Five types of the malaria parasite cause infection in humans, with Plasmodium falciparum causing the most severe infections.
Avoiding mosquito bites is the best malaria prevention. No-one should be prescribed antimalarial medicine without learning how to prevent mosquito bites.
Travellers who return home with malaria have often not understood the consequences of not using insect repellents and antimalarial medicine for fear of side effects.
How to avoid mosquito bites:
- Do not stay outdoors after sunset without protection
- Protect your body with socks, long trousers and long-sleeved clothing (can be impregnated with insect spray) after sunset in areas with malaria, or all day in areas with dengue fever.
- Use repellents - diethyltoluamide (DEET) or otherwise on the skin when staying outdoors.
- Sleep under mosquito nets indoors or outdoors. Permethrin-impregnated mosquito nets are recommended in areas of high malaria risk.
- Small children can be effectively protected by an impregnated mosquito net over the bed, pram or playpen. Baby baskets can be lined with mosquito-proof fabric. Use insect repellents with care.
- Mosquito-free house: use mosquito netting, preferably impregnated, on doors, windows and air vents. Use insect spray in the bedroom a few hours before going to sleep. Do not turn on the light before doors and windows are closed. Hotel rooms with air conditioning are usually mosquito-free.
- Listen to local information on malaria incidence.
Assessment of risk
Length of stay
The risk of infection with malaria increases with length of stay in a malaria area, more than four weeks is considered to be long-term.
Risk of malaria-infected mosquitoes
The number of mosquitoes infected with the malaria parasite varies by region. The risk is highest during and after the rainy season.
Risk of drug-resistant malaria
In some parts of the world, parasites are becoming resistant to many of the common antimalarial medicines. The problem is greatest where P. falciparum has developed resistance to chloroquine and mefloquine, currently in the border area between Thailand, Cambodia and Myanmar.
Immigrants visiting their former homeland
Immigrants who return to Norway after visiting their former homeland are the largest group diagnosed with malaria. They are often unaware of their own and their children's lack of immunity and do not consider the need for malaria prevention. Antimalarial medicine in addition to mosquito bite prevention may be recommended in some malaria areas where short-stay tourists are only recommended to adopt mosquito bite prevention (for example, Pakistan and India).

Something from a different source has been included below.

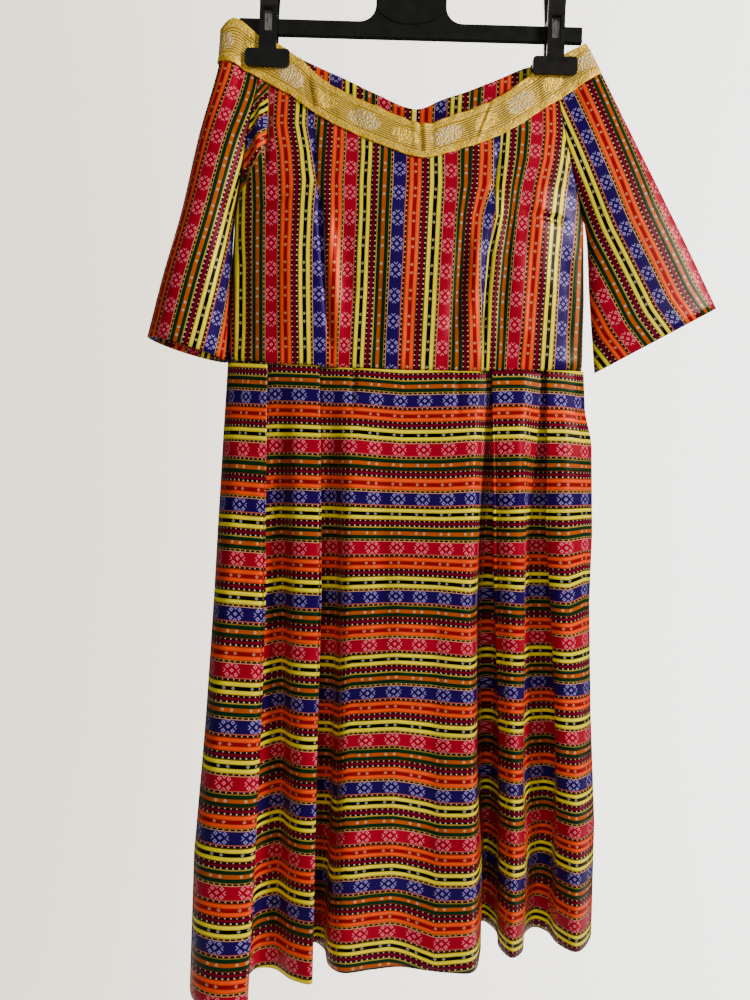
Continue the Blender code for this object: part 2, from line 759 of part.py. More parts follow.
def build_clip_half(name, centre, side, collection, guides):
    """One half of a clip: jaw, stem with its window, ledge over the bar, ear and lever."""
    inside, thick = JAW["inside"], JAW["thick"]
    near, far = side * inside, side * (inside + thick)
    half = STEM["width"] / 2
    jaw_half = JAW["width"] / 2
    jaw_foot = JAW["drop"] + JAW["height"]
    clip = box(
        name,
        place(centre - jaw_half, near, jaw_foot),
        place(centre + jaw_half, far, JAW["drop"]),
        collection,
        corner=JAW["corner"],
    )
    stem = box(
        name + "_stem",
        place(centre - half, near, JAW["drop"] + STEM["overlap"]),
        place(centre + half, far, STEM["top"]),
        guides,
    )
    ear = box(
        name + "_ear",
        place(centre - half, side * (LIP["depth"] / 2 + EAR["clear"]), EAR["bottom"]),
        place(centre + half, side * (inside + EAR["sunk"]), EAR["top"]),
        guides,
    )
    ledge = box(
        name + "_ledge",
        place(centre - half, side * LEDGE["inside"], LEDGE["bottom"]),
        place(centre + half, side * (inside + EAR["sunk"]), LEDGE["top"]),
        guides,
    )
    lever = box(
        name + "_lever",
        place(-half, -LEVER["thick"] / 2, BAR_TOP + LEVER["root"]),
        place(half, LEVER["thick"] / 2, BAR_TOP - LEVER["length"]),
        guides,
    )
    lean = Matrix.Rotation(math.radians(side * LEVER["lean"]), 4, "X")
    foot = place(centre, side * (inside + thick / 2), STEM["top"] + LEVER["root"])
    lever.data.transform(Matrix.Translation(foot) @ lean)
    window_half = WINDOW["width"] / 2
    window = box(
        name + "_window",
        place(centre - window_half, side * (inside + thick + WINDOW["far"]), WINDOW["bottom"]),
        place(centre + window_half, side * (inside - WINDOW["near"]), WINDOW["top"]),
        guides,
    )
    for other in (stem, ear, ledge, lever):
        boolean(clip, other, "UNION")
    boolean(clip, window, "DIFFERENCE")


def build_spring(name, centre, collection):
    """A bent strip that reaches over the bar, with a leg in the window of either half."""
    reach = SPRING["reach"]
    crown = arc(0.0, BAR_TOP - SPRING["centre"], reach, 0, 180, BEND_SEGMENTS)
    foot = BAR_TOP - SPRING["bottom"]
    path = [(reach, foot), *crown, (-reach, foot)]
    mesh = bpy.data.meshes.new(name)
    bm = bmesh.new()
    half = SPRING["width"] / 2
    verts = [bm.verts.new(((centre - half) * MM, y * MM, z * MM)) for y, z in path]
    edges = [bm.edges.new(pair) for pair in zip(verts, verts[1:])]
    made = bmesh.ops.extrude_edge_only(bm, edges=edges)
    moved = [item for item in made["geom"] if isinstance(item, bmesh.types.BMVert)]
    bmesh.ops.translate(bm, vec=(SPRING["width"] * MM, 0.0, 0.0), verts=moved)
    bm.to_mesh(mesh)
    bm.free()
    obj = add_object(name, mesh, STEEL, collection)
    wall = obj.modifiers.new("strip", "SOLIDIFY")
    wall.thickness = SPRING["thick"] * MM
    wall.offset = 0.0


def build_zip(collection, guides):
    """The slider at the top of the centre-back seam, and its pull tab hanging from the bridge."""
    centre = BACK_NECK[BACK_CENTRE].top_x
    cloth_face = front_depth(centre, ZIP_DROP) + CLOTH / 2 + SEAM_GAP + RIBBON
    slope = front_depth(centre, ZIP_DROP + SLIDER["height"] + PULL["length"]) - front_depth(
        centre, ZIP_DROP
    )
    near = cloth_face + slope * SLIDER["lean"] + SLIDER["clear"]
    far = near + SLIDER["thick"]
    half = SLIDER["width"] / 2
    slider = box(
        "zip_slider",
        place(centre - half, -near, ZIP_DROP + SLIDER["height"]),
        place(centre + half, -far, ZIP_DROP),
        collection,
        finish=STEEL,
        corner=SLIDER["corner"],
    )
    axis_depth = far + BRIDGE["rise"]
    axis_drop = ZIP_DROP + BRIDGE["drop"]
    bend = arc(axis_depth, BAR_TOP - axis_drop, BRIDGE["radius"], 90, -90, BEND_SEGMENTS)
    root = far - BRIDGE["sunk"]
    path = [(root, bend[0][1]), *bend, (root, bend[-1][1])]
    curve = bpy.data.curves.new("bridge", "CURVE")
    curve.dimensions = "3D"
    curve.bevel_depth = BRIDGE["wire"] * MM
    curve.bevel_resolution = WIRE_RESOLUTION
    curve.use_fill_caps = True
    spline = curve.splines.new("POLY")
    spline.points.add(len(path) - 1)
    for point, (y, height) in zip(spline.points, path):
        point.co = (centre * MM, y * MM, height * MM, 1.0)
    guide = bpy.data.objects.new("bridge_wire", curve)
    guides.objects.link(guide)
    bpy.context.view_layer.update()
    graph = bpy.context.evaluated_depsgraph_get()
    mesh = bpy.data.meshes.new_from_object(guide.evaluated_get(graph))
    bpy.data.objects.remove(guide)
    bm = bmesh.new()
    bm.from_mesh(mesh)
    bmesh.ops.remove_doubles(bm, verts=bm.verts[:], dist=WELD)
    bmesh.ops.recalc_face_normals(bm, faces=bm.faces[:])
    bm.to_mesh(mesh)
    bm.free()
    boolean(slider, add_object("bridge", mesh, STEEL, guides), "UNION")

    # The tab hangs from its rim, which lies on the joint's axis inside the bridge.
    rim, hole = PULL["rim"], PULL["hole"]
    top = BAR_TOP - axis_drop
    half = PULL["width"] / 2
    outline = arc(0.0, top - hole, PULL["shoulder"], 0, 180, BEND_SEGMENTS)
    outline += arc(0.0, top - PULL["length"] + half, half, 180, 360, BEND_SEGMENTS)
    outline = [(centre + x, height) for x, height in outline]
    pull = plate_from_outline("zip_pull", outline, PULL["thick"], collection, STEEL)
    pull.data.transform(Matrix.Translation((0.0, axis_depth * MM, 0.0)))
    eye_centre = Vector((centre, axis_depth, top - rim - hole)) * MM
    through = Vector((0.0, (PULL["thick"] / 2 + OVERCUT) * MM, 0.0))
    eye = cylinder("pull_eye", hole, eye_centre - through, eye_centre + through, guides)
    boolean(pull, eye, "DIFFERENCE")


def main():
    """Builds the dress and its hanger in an empty scene."""
    for obj in list(bpy.data.objects):
        bpy.data.objects.remove(obj)
    dress = bpy.data.collections.new("chut_thai_dress")
    guides = bpy.data.collections.new("guides")
    for collection in (dress, guides):
        bpy.context.scene.collection.children.link(collection)
    front, left, right = build_bodice(dress)
    sleeves = build_sleeves(dress)
    build_ribbon(front, left, right, sleeves, dress)
    build_skirt(dress)
    build_hanger(dress, guides)
    for side_name, centre in zip(("left", "right"), CLIP_X):
        build_clip_half(f"clip_{side_name}_front", centre, 1.0, dress, guides)
        build_clip_half(f"clip_{side_name}_back", centre, -1.0, dress, guides)
        build_spring(f"spring_{side_name}", centre, dress)
    build_zip(dress, guides)


main()
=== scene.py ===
"""Looks of the chut thai dress that hangs on its clip hanger.

Metres, +Z up. The dress faces -Y and the origin is the inside top of the hanger's hook.
Tables give millimetres: x to the viewer's right, forward (-Y) from the bar's middle plane,
and drop below the bar's top edge. A stripe number counts the pattern's repeats across the cloth.
"""

import logging
import math
from collections.abc import Sequence
from dataclasses import dataclass
from enum import Enum
from itertools import pairwise
from typing import NamedTuple

import bmesh
import bpy
import numpy as np
from mathutils import Matrix, Vector


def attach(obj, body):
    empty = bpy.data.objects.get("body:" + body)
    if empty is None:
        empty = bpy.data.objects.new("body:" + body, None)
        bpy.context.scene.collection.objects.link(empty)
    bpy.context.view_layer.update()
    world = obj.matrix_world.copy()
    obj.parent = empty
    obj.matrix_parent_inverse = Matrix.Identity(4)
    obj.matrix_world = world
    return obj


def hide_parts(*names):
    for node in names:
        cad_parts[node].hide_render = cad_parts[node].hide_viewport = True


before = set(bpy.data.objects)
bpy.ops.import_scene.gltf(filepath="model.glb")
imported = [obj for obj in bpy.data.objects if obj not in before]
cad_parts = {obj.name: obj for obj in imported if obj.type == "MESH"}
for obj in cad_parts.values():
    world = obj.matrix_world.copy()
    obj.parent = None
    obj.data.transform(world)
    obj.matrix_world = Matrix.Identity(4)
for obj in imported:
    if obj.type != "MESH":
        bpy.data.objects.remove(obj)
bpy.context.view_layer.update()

MM = 0.001
BAR_TOP = -110.0
REPEAT = 52.8  # millimetres across one big stripe and the narrow ones after it
FLOWER = 27.3  # millimetres from one flower to the next along a big stripe
ARMPIT_DROP = 216.0
ARMHOLE_GAP = 1.4  # between the middles of two walls that meet at a slant
SEAM_GAP = 0.3
SEAM_TRIM = 0.15
WAIST_LEFT, WAIST_RIGHT = -193.0, 200.0
WAIST_DROP = 381.0  # at the two sides
WAIST_SAG = 8.0
RIBBON_WIDTH = 40.0
RIBBON_PITCH = 91.5  # millimetres from one silver flower to the next along the ribbon
LOG = logging.getLogger("dress")

Colour = tuple[float, float, float]
Socket = bpy.types.NodeSocket


class Edge(NamedTuple):
    """The neckline's top edge and the ribbon's lower edge at one place round it."""

    top_x: float
    top_drop: float
    low_x: float
    low_drop: float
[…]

Backpackers and travellers who engage in outdoor activities (hiking, paddling, etc.) in areas where mosquitoes thrive are particularly at risk. They may need to take antimalarial medicine in malaria areas where short-stay tourists are only recommended to adopt mosquito prevention methods.
Pregnant women should avoid travelling to malaria areas unless absolutely necessary. If pregnant women choose to travel to malaria areas, they should use adequate protection.

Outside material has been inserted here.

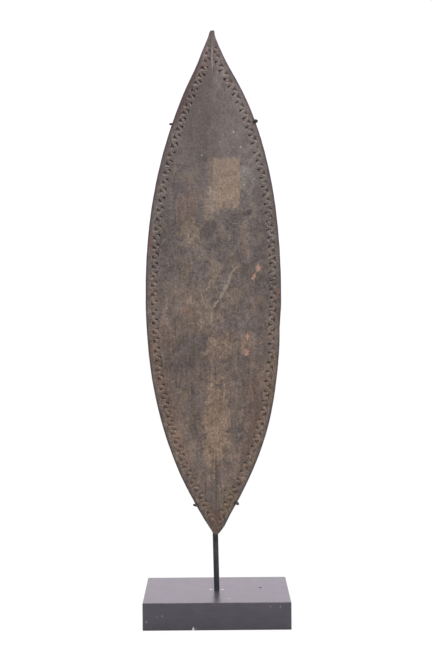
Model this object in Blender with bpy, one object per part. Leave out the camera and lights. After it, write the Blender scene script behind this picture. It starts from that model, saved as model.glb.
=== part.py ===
"""A long, leaf-shaped wooden shield with a chip-carved border, held on its stand.

The shield hangs upright in the hooks of two bent wires, in front of a round rod
that rises from a black block. Metres, +Z up, the carved face looks towards -Y.
The origin is the centre of the block's underside, on the surface it stands on.
"""

import math

import bmesh
import bpy
import numpy as np
from mathutils import Vector

# Stand: block and rod
BASE_WIDTH = 0.2864
BASE_DEPTH = 0.160
BASE_HEIGHT = 0.053
BASE_ARRIS = 0.0016
ROD_DIAMETER = 0.011
ROD_SHOWING = 0.1147
ROD_BOW = 0.0055
ROD_PIECES = 14
ROD_ROUNDNESS = 6
ROD_SOCKET = 0.020
ROD_ABOVE_ARM = 0.012
SOCKET_SIDES = 24
GAP = 0.0003

# Chip knocked out of the block's lower front edge
CHIP_X = -0.0457
CHIP_WIDTH = 0.0050
CHIP_HEIGHT = 0.0056
CHIP_DEPTH = 0.0040
CHIP_TIP_ASIDE = 0.0006
CHIP_OUTSIDE = 0.0010

# Bent wires that hold the shield
WIRE_DIAMETER = 0.0044
WIRE_ROUNDNESS = 3
WIRE_BEND = 0.0032
WIRE_BEND_STEPS = 4
HOOK_CLEAR = 0.0012

# Hooks on the left (-1) and the right (1): how far down the shield the arm ends, how
# much lower the bend is, how much lower still the tip is, and how far the tip overlaps
UPPER_HOOKS = {-1: (0.1832, 0.0025, 0.0000, 0.0020), 1: (0.1803, -0.0006, -0.0008, 0.0052)}
LOWER_HOOKS = {-1: (0.9431, -0.0036, 0.0026, 0.0060), 1: (0.9392, 0.0000, -0.0044, 0.0072)}
UPPER_ARM_DOWN = 0.1816

# Shield outline. "Down" values are fractions of the length, from the top tip.
SHIELD_LENGTH = 1.000
SHIELD_HALF_WIDTH = 0.1337
WIDEST_DOWN = 0.536
TOP_FULLNESS = 2.458
TOP_TAPER = 1.096
FOOT_FULLNESS = 2.237
FOOT_TAPER = 0.900
TIP_HALF_WIDTH = 0.0052
TIP_ROUNDING = 0.0055
TIP_LEAST = 0.25
NECK_HOLLOW = 0.0020
NECK_DOWN = 0.070
NECK_SPREAD = 0.025

# The hewn outline is not quite straight or even
LEAN_OVER_LENGTH = 0.0031
LEAN_PIVOT_DOWN = 0.455
LEFT_BULGE = 0.0032
LEFT_BULGE_DOWN = 0.530
LEFT_BULGE_SPREAD = 0.130
TIP_SWAY = 0.0036
TIP_SWAY_DOWN = 0.035
TIP_SWAY_SPREAD = 0.045

# Swells and dents of the left edge (-1) and the right (1): outward, down, spread
EDGE_SWELLS = {
    -1: ((-0.0011, 0.066, 0.025), (-0.0007, 0.610, 0.030), (-0.0013, 0.935, 0.030)),
    1: (
        (0.0008, 0.500, 0.400),
        (0.0013, 0.190, 0.055),
        (0.0016, 0.515, 0.060),
        (-0.0017, 0.588, 0.020),
        (0.0025, 0.800, 0.060),
        (0.0034, 0.985, 0.012),
    ),
}

# Shield section: a board thinner at the rim, with a gently crowned face
EDGE_THICKNESS = 0.0090
CROWN = 0.0080
CROWN_POWER = 2.4
CROWN_TAPER = 0.9
BACK_CHAMFER = 0.0025
WALL_LOW = 0.0035
WALL_HIGH = 0.0062
WALL_LEAN = 0.0004
FRONT_BEVEL = 0.0030
KEEL_HEIGHT = 0.0010
KEEL_HALF_WIDTH = 0.0030
KEEL_END_DOWN = 0.083

# Carved border: two rows of triangular chips that leave a zigzag ridge. Values given
# by side are for the left (-1) and the right (1), which were cut with another lean.
RIM_BAND = {-1: 0.0109, 1: 0.0098}
NOTCH_BAND = {-1: 0.0135, 1: 0.0138}
BAND_FULL_HALF_WIDTH = 0.0275
CHIPS_PER_SIDE = 55
FIRST_CHIP_DOWN = {-1: 0.0219, 1: 0.0230}
LAST_CHIP_DOWN = {-1: 0.9711, 1: 0.9747}
OUTER_CHIP_DEPTH = 0.0040
INNER_CHIP_DEPTH = 0.0038

# How the spacing drifts from even steps: the strengths of four sines
SPACING_DRIFT = {
    -1: (-0.0360, -0.0794, -0.0187, -0.0317),
    1: (-0.0263, 0.0020, 0.0302, -0.0450),
}

# Chip corners as (along the pitch, across the notched band from its outer line)
OUTER_START = {-1: 0.10, 1: 0.12}
OUTER_END = {-1: 0.80, 1: 0.92}
OUTER_APEX = {-1: (0.64, 0.84), 1: (0.54, 0.84)}
OUTER_DEEP = {-1: (0.50, 0.20), 1: (0.62, 0.16)}
INNER_START = {-1: 0.92, 1: 0.86}
INNER_END = {-1: 1.46, 1: 1.40}
INNER_APEX = {-1: (0.98, 0.20), 1: (1.00, 0.12)}
INNER_DEEP = {-1: (1.14, 0.84), 1: (1.10, 0.84)}

# How finely the face is cut into flats. Tip rows are distances in from each tip.
FIELD_COLUMNS = 6
TIP_ROWS = (0.0, 0.0018, 0.0055, 0.0105, 0.0165)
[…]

Children under 5 are generally more at risk of getting severe malaria, which may be fatal in some cases.
People with immunodeficiency disorders may be more susceptible to developing severe malaria if they are infected. This also applies to people using immunosuppressive drugs. They should be made aware of the possible increased risk with information about the importance of mosquito bite prevention and antimalarial medicine.
Travellers who intend to stay more than a day's journey away from available health care in a highly endemic malaria area may need to take an emergency kit for self-treatment.